**WHAT THE EXERCISE ASKS**
Repeat the lines that follow, leaving nothing out.

**DATA PROVIDED**
※
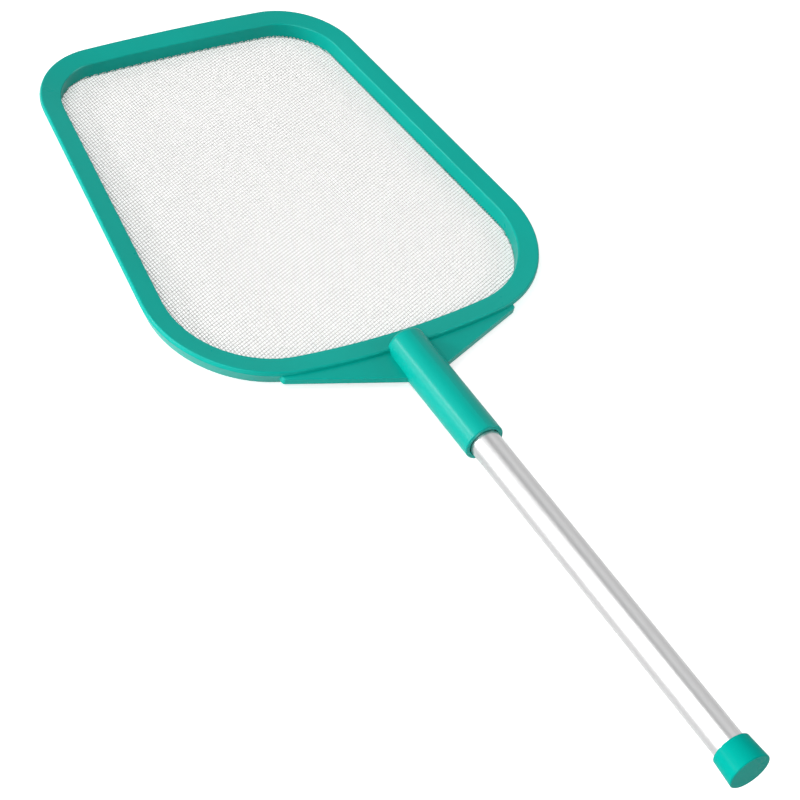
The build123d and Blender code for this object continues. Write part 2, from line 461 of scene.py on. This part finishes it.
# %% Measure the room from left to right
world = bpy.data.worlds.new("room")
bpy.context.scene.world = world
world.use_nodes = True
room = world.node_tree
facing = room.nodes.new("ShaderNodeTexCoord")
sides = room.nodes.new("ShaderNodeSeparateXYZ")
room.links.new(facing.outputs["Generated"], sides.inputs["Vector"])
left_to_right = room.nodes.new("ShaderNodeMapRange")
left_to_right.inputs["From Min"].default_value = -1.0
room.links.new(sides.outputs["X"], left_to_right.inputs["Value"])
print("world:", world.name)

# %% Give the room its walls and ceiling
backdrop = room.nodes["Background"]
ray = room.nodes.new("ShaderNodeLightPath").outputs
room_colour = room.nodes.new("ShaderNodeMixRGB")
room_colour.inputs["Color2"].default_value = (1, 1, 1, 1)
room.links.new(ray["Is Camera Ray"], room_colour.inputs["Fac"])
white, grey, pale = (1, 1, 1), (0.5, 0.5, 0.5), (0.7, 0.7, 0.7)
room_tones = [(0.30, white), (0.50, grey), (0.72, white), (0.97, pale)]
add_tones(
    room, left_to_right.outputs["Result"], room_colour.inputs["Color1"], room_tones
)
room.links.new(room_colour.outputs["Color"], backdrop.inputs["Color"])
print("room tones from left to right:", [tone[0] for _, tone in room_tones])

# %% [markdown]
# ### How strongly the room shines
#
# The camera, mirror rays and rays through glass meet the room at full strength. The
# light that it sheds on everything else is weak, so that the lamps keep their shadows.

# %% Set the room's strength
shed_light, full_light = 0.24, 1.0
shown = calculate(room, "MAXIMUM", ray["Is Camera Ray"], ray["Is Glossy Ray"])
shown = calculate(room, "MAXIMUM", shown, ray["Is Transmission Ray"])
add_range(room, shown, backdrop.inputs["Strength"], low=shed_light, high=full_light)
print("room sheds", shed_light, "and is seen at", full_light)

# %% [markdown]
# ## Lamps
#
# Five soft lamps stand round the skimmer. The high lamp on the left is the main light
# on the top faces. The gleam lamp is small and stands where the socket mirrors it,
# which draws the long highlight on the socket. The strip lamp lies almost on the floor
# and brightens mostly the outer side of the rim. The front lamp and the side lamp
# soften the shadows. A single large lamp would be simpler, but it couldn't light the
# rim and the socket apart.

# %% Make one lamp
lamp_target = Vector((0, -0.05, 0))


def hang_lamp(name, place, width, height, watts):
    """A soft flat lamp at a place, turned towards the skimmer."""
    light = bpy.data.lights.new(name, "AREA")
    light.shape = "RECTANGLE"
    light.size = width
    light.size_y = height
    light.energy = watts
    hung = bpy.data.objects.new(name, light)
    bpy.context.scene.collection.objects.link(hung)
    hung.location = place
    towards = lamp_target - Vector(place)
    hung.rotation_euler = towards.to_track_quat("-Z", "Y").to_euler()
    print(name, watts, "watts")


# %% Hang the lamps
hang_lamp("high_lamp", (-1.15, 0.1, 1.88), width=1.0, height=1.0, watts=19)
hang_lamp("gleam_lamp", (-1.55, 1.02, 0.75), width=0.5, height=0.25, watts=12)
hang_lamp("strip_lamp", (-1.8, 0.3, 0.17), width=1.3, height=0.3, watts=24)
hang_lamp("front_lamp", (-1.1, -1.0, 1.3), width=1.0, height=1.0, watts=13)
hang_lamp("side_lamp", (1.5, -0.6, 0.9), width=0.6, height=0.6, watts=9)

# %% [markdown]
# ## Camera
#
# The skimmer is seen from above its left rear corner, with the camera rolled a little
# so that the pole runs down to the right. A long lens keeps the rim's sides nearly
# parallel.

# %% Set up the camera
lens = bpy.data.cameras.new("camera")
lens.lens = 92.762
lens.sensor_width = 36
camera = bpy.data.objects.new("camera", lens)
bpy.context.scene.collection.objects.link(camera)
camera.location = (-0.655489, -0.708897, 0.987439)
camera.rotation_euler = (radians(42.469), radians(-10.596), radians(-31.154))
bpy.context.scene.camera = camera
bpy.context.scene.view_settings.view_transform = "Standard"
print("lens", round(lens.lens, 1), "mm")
※
**RESPONSE BELOW**
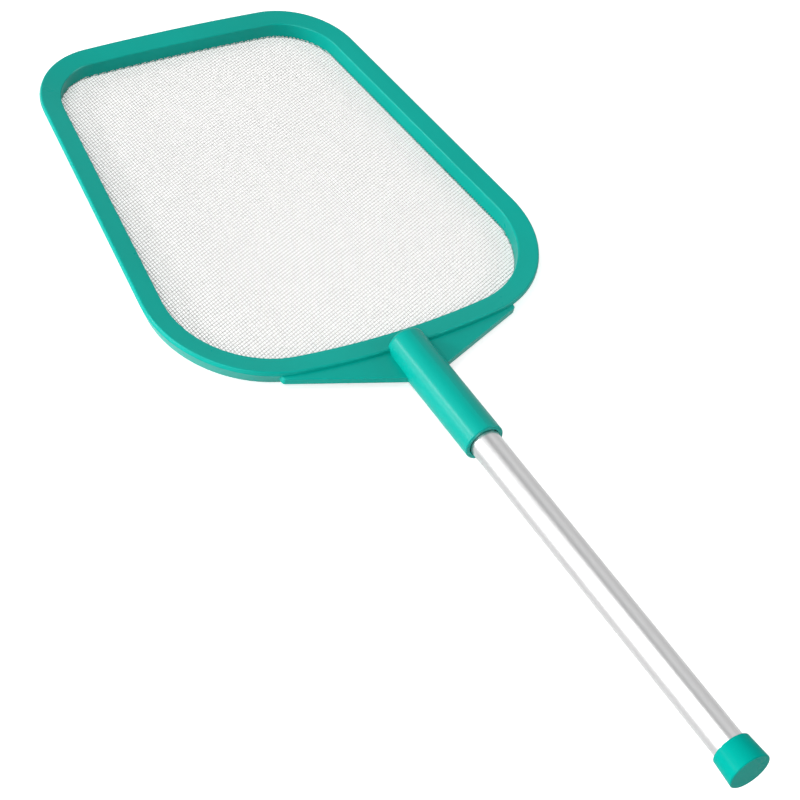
The build123d and Blender code for this object continues. Write part 2, from line 461 of scene.py on. This part finishes it.
# %% Measure the room from left to right
world = bpy.data.worlds.new("room")
bpy.context.scene.world = world
world.use_nodes = True
room = world.node_tree
facing = room.nodes.new("ShaderNodeTexCoord")
sides = room.nodes.new("ShaderNodeSeparateXYZ")
room.links.new(facing.outputs["Generated"], sides.inputs["Vector"])
left_to_right = room.nodes.new("ShaderNodeMapRange")
left_to_right.inputs["From Min"].default_value = -1.0
room.links.new(sides.outputs["X"], left_to_right.inputs["Value"])
print("world:", world.name)

# %% Give the room its walls and ceiling
backdrop = room.nodes["Background"]
ray = room.nodes.new("ShaderNodeLightPath").outputs
room_colour = room.nodes.new("ShaderNodeMixRGB")
room_colour.inputs["Color2"].default_value = (1, 1, 1, 1)
room.links.new(ray["Is Camera Ray"], room_colour.inputs["Fac"])
white, grey, pale = (1, 1, 1), (0.5, 0.5, 0.5), (0.7, 0.7, 0.7)
room_tones = [(0.30, white), (0.50, grey), (0.72, white), (0.97, pale)]
add_tones(
    room, left_to_right.outputs["Result"], room_colour.inputs["Color1"], room_tones
)
room.links.new(room_colour.outputs["Color"], backdrop.inputs["Color"])
print("room tones from left to right:", [tone[0] for _, tone in room_tones])

# %% [markdown]
# ### How strongly the room shines
#
# The camera, mirror rays and rays through glass meet the room at full strength. The
# light that it sheds on everything else is weak, so that the lamps keep their shadows.

# %% Set the room's strength
shed_light, full_light = 0.24, 1.0
shown = calculate(room, "MAXIMUM", ray["Is Camera Ray"], ray["Is Glossy Ray"])
shown = calculate(room, "MAXIMUM", shown, ray["Is Transmission Ray"])
add_range(room, shown, backdrop.inputs["Strength"], low=shed_light, high=full_light)
print("room sheds", shed_light, "and is seen at", full_light)

# %% [markdown]
# ## Lamps
#
# Five soft lamps stand round the skimmer. The high lamp on the left is the main light
# on the top faces. The gleam lamp is small and stands where the socket mirrors it,
# which draws the long highlight on the socket. The strip lamp lies almost on the floor
# and brightens mostly the outer side of the rim. The front lamp and the side lamp
# soften the shadows. A single large lamp would be simpler, but it couldn't light the
# rim and the socket apart.

# %% Make one lamp
lamp_target = Vector((0, -0.05, 0))


def hang_lamp(name, place, width, height, watts):
    """A soft flat lamp at a place, turned towards the skimmer."""
    light = bpy.data.lights.new(name, "AREA")
    light.shape = "RECTANGLE"
    light.size = width
    light.size_y = height
    light.energy = watts
    hung = bpy.data.objects.new(name, light)
    bpy.context.scene.collection.objects.link(hung)
    hung.location = place
    towards = lamp_target - Vector(place)
    hung.rotation_euler = towards.to_track_quat("-Z", "Y").to_euler()
    print(name, watts, "watts")


# %% Hang the lamps
hang_lamp("high_lamp", (-1.15, 0.1, 1.88), width=1.0, height=1.0, watts=19)
hang_lamp("gleam_lamp", (-1.55, 1.02, 0.75), width=0.5, height=0.25, watts=12)
hang_lamp("strip_lamp", (-1.8, 0.3, 0.17), width=1.3, height=0.3, watts=24)
hang_lamp("front_lamp", (-1.1, -1.0, 1.3), width=1.0, height=1.0, watts=13)
hang_lamp("side_lamp", (1.5, -0.6, 0.9), width=0.6, height=0.6, watts=9)

# %% [markdown]
# ## Camera
#
# The skimmer is seen from above its left rear corner, with the camera rolled a little
# so that the pole runs down to the right. A long lens keeps the rim's sides nearly
# parallel.

# %% Set up the camera
lens = bpy.data.cameras.new("camera")
lens.lens = 92.762
lens.sensor_width = 36
camera = bpy.data.objects.new("camera", lens)
bpy.context.scene.collection.objects.link(camera)
camera.location = (-0.655489, -0.708897, 0.987439)
camera.rotation_euler = (radians(42.469), radians(-10.596), radians(-31.154))
bpy.context.scene.camera = camera
bpy.context.scene.view_settings.view_transform = "Standard"
print("lens", round(lens.lens, 1), "mm")